In Wednesday’s Budget we saw the personal allowance threshold rise again; starting April 2016, earnings up to £10,800 will be tax-exempt.
The coalition knows that raising the personal allowance is a politically popular idea (not to mention good public policy). It’s great to see them inch slightly closer to taking minimum wage earners out of income tax all together.
But given how in-tune they are with the tax relief this policy provides to low earners, it’s hard to make sense of their decision to ignore the National Insurance threshold, which currently sits well below the personal allowance threshold at £7,956/year.
Especially when it would be politically popular to address it.
A pre-Budget poll from YouGov asked Conservative, Labour, Lib Dem and UKIP respondents which policies they would support or oppose if the Chancellor were to announce them on Wednesday. The policy that received the most support (83%) was raising the personal allowance threshold to £11,000, followed by “raising the National Insurance threshold, so it is no longer paid by the lowest earners”, which received 71% support.

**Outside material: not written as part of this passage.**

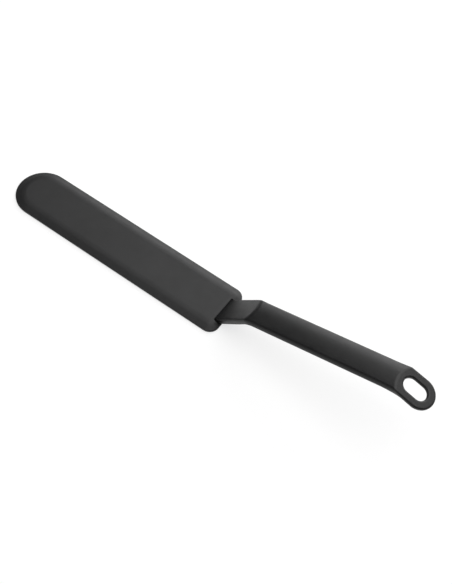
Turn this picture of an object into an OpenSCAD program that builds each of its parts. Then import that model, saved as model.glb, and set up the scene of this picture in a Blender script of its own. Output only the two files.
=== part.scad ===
// Offset spatula: a soft blade moulded over a bent steel core, and a moulded handle whose neck
// lifts the grip clear of the work. Millimetres. +X runs from the blade to the handle and +Z is
// up. The origin is the centre of the blade's flat underside.

/* [Blade] */
// Length of the blade, from its round tip to its root end
blade_l = 205; // [150:1:260]
// Width of the blade
blade_w = 44.8; // [38:0.2:60]
// Thickness of the blade inside its bevel
blade_t = 4.2; // [3.6:0.1:6]
// Thickness of the blade at its rim
rim_t = 1.7; // [1:0.1:2.4]
// Width of the convex bevel that runs all round the blade
bevel_w = 7; // [4:0.5:8]
// Radius of the two corners at the root end
corner_r = 8.2; // [8:0.1:12]

/* [Pocket for the neck] */
// How far the neck reaches into the root end of the blade
pocket_d = 6.2; // [4.5:0.1:9]
// Thickness of blade skin left under the neck
pocket_floor = 1; // [0.6:0.1:1.4]
// How far the neck's top starts below the top of the blade
neck_step = 0.5; // [0:0.1:1]

/* [Core] */
// Thickness of the steel sheet
core_t = 1; // [0.6:0.1:1.2]
// Width of blade skin left round the edge of the steel
core_margin = 5.5; // [4:0.5:9]
// Radius of the steel's two corners next to the neck
core_corner_r = 4; // [1:0.5:6]
// Diameter of the holes that lock the blade skin to the steel
lock_d = 8; // [4:0.5:12]
// Spacing of the lock holes along the blade
lock_pitch = 24; // [16:1:40]
// Width of the tang that runs up the neck into the grip
tang_w = 14; // [8:0.5:16]
// Length of the tang inside the grip
tang_grip_l = 86; // [40:1:88]
// Radius of the tang's two bends, at the middle of the sheet
tang_bend_r = 5; // [3:0.5:8]
// Diameter of the holes that lock the handle to the tang
key_d = 5; // [3:0.5:6]
// Number of lock holes in the tang
key_n = 3; // [1:1:4]

/* [Handle] */
// Width of the neck and the grip
handle_w = 23; // [20:0.2:27.6]
// Thickness of the neck
neck_t = 5.7; // [5:0.1:7]
// Slope of the neck
neck_angle = 44.5; // [35:0.5:55]
// Height of the ridge of the grip above the underside of the blade, where the grip starts
grip_h = 30.2; // [24:0.2:40]
// Length of the grip along its ridge, from the neck to the loop
grip_l = 117.6; // [100:1:150]
// Thickness of the grip at its ridge
grip_t = 7; // [7:0.1:11]
// Height of the grip's crown above its long edges
crown_h = 2.4; // [1.5:0.1:4]
// Slope of the grip
grip_angle = 14.9; // [8:0.1:22]
// How far the grip's upper long edges are eased, in from the side and down from the crown
shoulder = 1; // [0.5:0.1:2]
// Radius along the grip's lower long edges
keel_r = 2; // [1:0.1:2.4]
// Radius along all four edges of the neck
neck_edge_r = 1.7; // [1:0.1:2.2]

/* [Hanging loop] */
// Droop of the loop below level
loop_angle = 15.7; // [5:0.1:22]
// Width of the loop at its round end
loop_w = 24; // [22:0.2:30]
// Thickness of the loop
loop_t = 3.8; // [3.8:0.1:6]
// Distance from the end of the grip's ridge to the middle of the slot
slot_reach = 14.5; // [13:0.1:20]
// Width of the slot
slot_w = 11; // [8:0.2:13]
// Length of the slot
slot_l = 18.8; // [14:0.2:24]
// Radius round the edge of the slot
slot_edge_r = 1.5; // [0.5:0.1:2]

/* [Hidden] */
$fn = 96;

// Extra length for cuts, and a length greater than the whole handle
spare = 10;
far = 3*(grip_l + grip_h);
// How far the grip and the loop each run on inside the other, so that they are one solid
lap = 1;
// How much wider the upper sections are than the lower ones that they trim
skim = 0.04;

// Blade
tip_x = -blade_l/2;
root_x = blade_l/2;
tip_c = tip_x + blade_w/2;
corner_x = root_x - corner_r;
rim_drop = blade_t - rim_t;
bevel_r = (bevel_w*bevel_w + rim_drop*rim_drop)/(2*rim_drop);

// Side view, as [x, z]: a heading, the normal above it, and where two lines cross
function ahead(a) = [cos(a), sin(a)];
function above(a) = [-sin(a), cos(a)];
function reversed(v) = [for (i = [len(v) - 1:-1:0]) v[i]];
function cross2(u, v) = u[0]*v[1] - u[1]*v[0];
function crossing(p, a, q, b) =
    p + ahead(a)*cross2(q - p, ahead(b))/cross2(ahead(a), ahead(b));

// Neck: its top face starts at the pocket's inner wall
pocket_x = root_x - pocket_d;
neck_p = [pocket_x, blade_t - neck_step];
neck_under = neck_p - above(neck_angle)*neck_t;

// Grip: its ridge starts where the neck's top face reaches grip_h
grip_p = crossing(neck_p, neck_angle, [root_x, grip_h], 0);
grip_under = grip_p - above(grip_angle)*grip_t;
crown_r = (handle_w*handle_w/4 + crown_h*crown_h)/(2*crown_h);
bend_under = crossing(neck_under, neck_angle, grip_under, grip_angle);

// Loop: its top face starts at the end of the ridge
loop_p = grip_p + ahead(grip_angle)*grip_l;
loop_under = loop_p - above(-loop_angle)*loop_t;
slot_c = (slot_l - slot_w)/2;
crest_under = crossing(grip_under, grip_angle, loop_under, -loop_angle);
crest_reach = norm(crest_under - loop_under);
bar_end = loop_p + ahead(-loop_angle)*(crest_reach + lap);

// Core: the sheet lies in the middle of the blade and stops two thicknesses short of the
// pocket, but for the tang, which runs on to its two corners in the neck and the grip
core_z = blade_t/2;
core_tip_r = blade_w/2 - core_margin;
core_end_x = pocket_x - 2*core_t;
tang_neck = neck_p - above(neck_angle)*neck_t/2;
tang_grip = grip_p - above(grip_angle)*(crown_h + grip_t)/2;
foot_p = crossing([root_x, core_z], 0, tang_neck, neck_angle);
knee_p = crossing(tang_neck, neck_angle, tang_grip, grip_angle);
foot_run = tang_bend_r*tan(neck_angle/2);
knee_run = tang_bend_r*tan((neck_angle - grip_angle)/2);
tang_start_x = core_end_x - core_corner_r;
bend_steps = 10;
lock_span = core_end_x - tip_c - lock_d;
lock_n = floor(lock_span/lock_pitch);

// Puts a shape drawn along +X at a point of the side view, at a slope
module at(p, a) {
    translate([p[0], 0, p[1]]) rotate([0, -a, 0]) children();
}

// Runs a cross-section (across, up) along +X
module along(l) {
    rotate([90, 0, 90]) linear_extrude(l) children();
}

// Draws a flat side view (along, up) right across the width
module across(w) {
    translate([0, w/2, 0]) rotate([90, 0, 0]) linear_extrude(w) children();
}

// Half section of the blade from its middle to its rim, r away
module edge_half(r) {
    intersection() {
        square([r, blade_t]);
        union() {
            square([r - bevel_w, blade_t]);
            translate([r - bevel_w, blade_t - bevel_r]) circle(bevel_r);
        }
    }
}

// Outer shape of the blade, its edge profile carried round the whole outline
module blade_form() {
    translate([tip_c, 0, 0]) rotate([0, 0, 90]) rotate_extrude(angle = 180) edge_half(blade_w/2);
    translate([tip_c, 0, 0]) along(corner_x - tip_c) {
        edge_half(blade_w/2);
        mirror([1, 0]) edge_half(blade_w/2);
    }
    for (s = [0, 1]) mirror([0, s, 0]) translate([corner_x, blade_w/2 - corner_r, 0])
        rotate_extrude(angle = 90) edge_half(corner_r);
    translate([corner_x, 0, 0]) across(blade_w - 2*corner_r) edge_half(corner_r);
}

// Points along one face of the tang: t above its middle, with both bends drawn as arcs
function arc_points(c, r, a0, a1) = [for (i = [0:bend_steps]) c + ahead(a0 + (a1 - a0)*i/bend_steps)*r];
function tang_face(t) = concat(
    [[tang_start_x, core_z + t]],
    arc_points([foot_p[0] - foot_run, core_z + tang_bend_r], tang_bend_r - t, -90, neck_angle - 90),
    arc_points(knee_p - ahead(neck_angle)*knee_run - above(neck_angle)*tang_bend_r,
        tang_bend_r + t, neck_angle + 90, grip_angle + 90),
    [knee_p + ahead(grip_angle)*(knee_run + tang_grip_l) + above(grip_angle)*t]);

// Outline of the steel inside the blade
module core_plan() {
    translate([tip_c, 0]) circle(core_tip_r);
    translate([tip_c, -core_tip_r]) square([core_end_x - core_corner_r - tip_c, 2*core_tip_r]);
    translate([tip_c, core_corner_r - core_tip_r])
        square([core_end_x - tip_c, 2*(core_tip_r - core_corner_r)]);
    for (s = [-1, 1]) translate([core_end_x - core_corner_r, s*(core_tip_r - core_corner_r)])
        circle(core_corner_r);
}

module core_form() {
    difference() {
        translate([0, 0, core_z - core_t/2]) linear_extrude(core_t) core_plan();
        for (i = [0:lock_n]) translate([tip_c + i*lock_span/lock_n, 0, core_z])
            cylinder(d = lock_d, h = 2*core_t, center = true);
    }
    difference() {
        across(tang_w) polygon(concat(tang_face(core_t/2), reversed(tang_face(-core_t/2))));
        for (i = [1:key_n]) at(knee_p + ahead(grip_angle)*(knee_run + i*tang_grip_l/(key_n + 1)),
            grip_angle) cylinder(d = key_d, h = 2*core_t, center = true);
    }
}

// Cross-section above the underside, at 0, with both lower edges rounded
module lower_section(r) {
    for (s = [-1, 1]) translate([s*(handle_w/2 - r), r]) circle(r);
    translate([-handle_w/2, r]) square([handle_w, far]);
    translate([r - handle_w/2, 0]) square([handle_w - 2*r, far]);
}

// Cross-section below the neck's top, at 0, with both upper edges rounded
module upper_section() {
    half = handle_w/2 + skim;
    side = half - neck_edge_r;
    for (s = [-1, 1]) translate([s*side, -neck_edge_r]) circle(neck_edge_r);
    translate([-half, -neck_edge_r - far]) square([2*half, far]);
    translate([-side, -far]) square([2*side, far]);
}

// Cross-section below the grip's crown, its ridge at 0, with its two upper edges eased
module crown_section() {
    half = handle_w/2 + skim;
    low = [half, -crown_h - shoulder];
    high = [half - shoulder, sqrt(crown_r*crown_r - pow(half - shoulder, 2)) - crown_r];
    out = 2*high - low;
    intersection() {
        translate([0, -crown_r]) circle(crown_r);
        polygon([[-half, -far], [half, -far], low, out, [out[0], spare], [-out[0], spare],
            [-out[0], out[1]], [-low[0], low[1]]]);
    }
    translate([-half, -far]) square([2*half, far - crown_r]);
}

// Neck and grip: under every top face, and over an underside. Every bar runs on well past the
// faces that trim it, and the whole ends inside the loop
module handle_bar() {
    intersection() {
        union() {
            at(neck_under - ahead(neck_angle)*spare, neck_angle)
                along(2*grip_h) lower_section(neck_edge_r);
            at(bend_under - ahead(grip_angle)*spare, grip_angle)
                along(grip_l + 3*spare) lower_section(keel_r);
        }
        at(neck_p - ahead(neck_angle)*far/2, neck_angle) along(far) upper_section();
        at(grip_p - ahead(grip_angle)*far/2, grip_angle) along(far) crown_section();
        across(handle_w + spare) polygon([[pocket_x, pocket_floor], [loop_p[0], pocket_floor],
            bar_end - above(-loop_angle)*spare, bar_end,
            crossing(loop_p, -loop_angle, neck_p, 90)]);
    }
}

// Flat loop, without its slot. It starts inside the end of the grip
module loop_bar() {
    start = crest_reach - lap;
    end = slot_reach + slot_c;
    at(loop_p, -loop_angle) translate([0, 0, -loop_t]) linear_extrude(loop_t) {
        polygon([[start, -handle_w/2], [end, -loop_w/2], [end, loop_w/2], [start, handle_w/2]]);
        translate([end, 0]) circle(loop_w/2);
    }
}

// Cross-section of half the slot, flared at both faces by its rounded edge
module slot_half() {
    r = slot_w/2;
    translate([0, -loop_t - spare]) square([r, loop_t + 2*spare]);
    for (s = [0, 1]) translate([0, -s*loop_t]) mirror([0, s]) difference() {
        translate([0, -slot_edge_r]) square([r + slot_edge_r, slot_edge_r + spare]);
        translate([r + slot_edge_r, -slot_edge_r]) circle(slot_edge_r);
    }
}

module slot_form() {
    at(loop_p, -loop_angle) {
        for (s = [-1, 1]) translate([slot_reach + s*slot_c, 0, 0]) rotate_extrude() slot_half();
        translate([slot_reach - slot_c, 0, 0]) along(2*slot_c) {
            slot_half();
            mirror([1, 0]) slot_half();
        }
    }
}

// Soft skin of the blade. It fills the core's lock holes and leaves a pocket for the neck
module blade_skin() {
    color([0.16, 0.16, 0.165]) difference() {
        blade_form();
        translate([pocket_x, -handle_w/2, pocket_floor]) cube([pocket_d + spare, handle_w, blade_t]);
        core_form();
    }
}

// Bent spring-steel sheet inside the blade, the neck and the grip
module blade_core() {
    color([0.7, 0.71, 0.73]) core_form();
}

// Moulded neck, grip and hanging loop, solid round the tang
module handle() {
    color([0.12, 0.12, 0.125]) difference() {
        union() {
            handle_bar();
            loop_bar();
        }
        slot_form();
        core_form();
    }
}

blade_skin();
blade_core();
handle();
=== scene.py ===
"""Looks of the offset spatula: a soft moulded blade, a moulded handle and the steel core.

Shapes are worked out in millimetres in the CAD frame and turned into metres on the way out.
"""

import math

import bpy
import numpy as np
from mathutils import Matrix, Vector


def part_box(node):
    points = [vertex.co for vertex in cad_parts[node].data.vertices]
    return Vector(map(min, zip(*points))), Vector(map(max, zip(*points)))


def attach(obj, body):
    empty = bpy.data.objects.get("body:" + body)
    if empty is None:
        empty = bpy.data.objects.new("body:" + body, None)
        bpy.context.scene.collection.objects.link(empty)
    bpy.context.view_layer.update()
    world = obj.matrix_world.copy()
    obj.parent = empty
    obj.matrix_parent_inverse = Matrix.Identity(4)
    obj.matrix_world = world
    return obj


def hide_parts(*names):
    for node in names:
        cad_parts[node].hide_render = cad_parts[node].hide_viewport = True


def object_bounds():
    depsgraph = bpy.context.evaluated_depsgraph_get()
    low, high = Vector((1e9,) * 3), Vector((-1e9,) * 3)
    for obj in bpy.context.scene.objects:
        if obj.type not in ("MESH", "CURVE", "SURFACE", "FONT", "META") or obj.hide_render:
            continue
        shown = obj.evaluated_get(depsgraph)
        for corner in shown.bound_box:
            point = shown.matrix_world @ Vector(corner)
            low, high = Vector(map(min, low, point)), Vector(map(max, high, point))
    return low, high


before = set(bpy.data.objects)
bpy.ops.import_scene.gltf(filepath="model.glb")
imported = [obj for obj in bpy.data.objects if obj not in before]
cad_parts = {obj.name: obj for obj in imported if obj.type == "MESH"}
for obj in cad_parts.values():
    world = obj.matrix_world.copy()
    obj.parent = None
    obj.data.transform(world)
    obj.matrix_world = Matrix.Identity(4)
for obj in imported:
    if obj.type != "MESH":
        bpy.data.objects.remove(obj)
cad_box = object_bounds()
MM = 0.001

# ---------------------------------------------------------------- sizes, in millimetres

skin_lo, skin_hi = (np.array(v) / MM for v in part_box("blade_skin"))
hand_lo, hand_hi = (np.array(v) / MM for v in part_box("handle"))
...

It gets even more interesting if you break it down by party. On NI, both Conservatives and Lib Dems supported the policy with a 75% majority, followed closely by Labour at 72%. UKIP brought the average down slightly, but with a significant majority still favouring the policy at 68%.
Getting the poor out of tax has strong cross-party support and the Chancellor should, in theory, be able to implement changes to the NI threshold without extreme push back from any opposition parties. Yes, the coalition should be credited for their reforms to the personal allowance, but now is hardly the time to go soft on a bad tax that continues to hit the poor hard.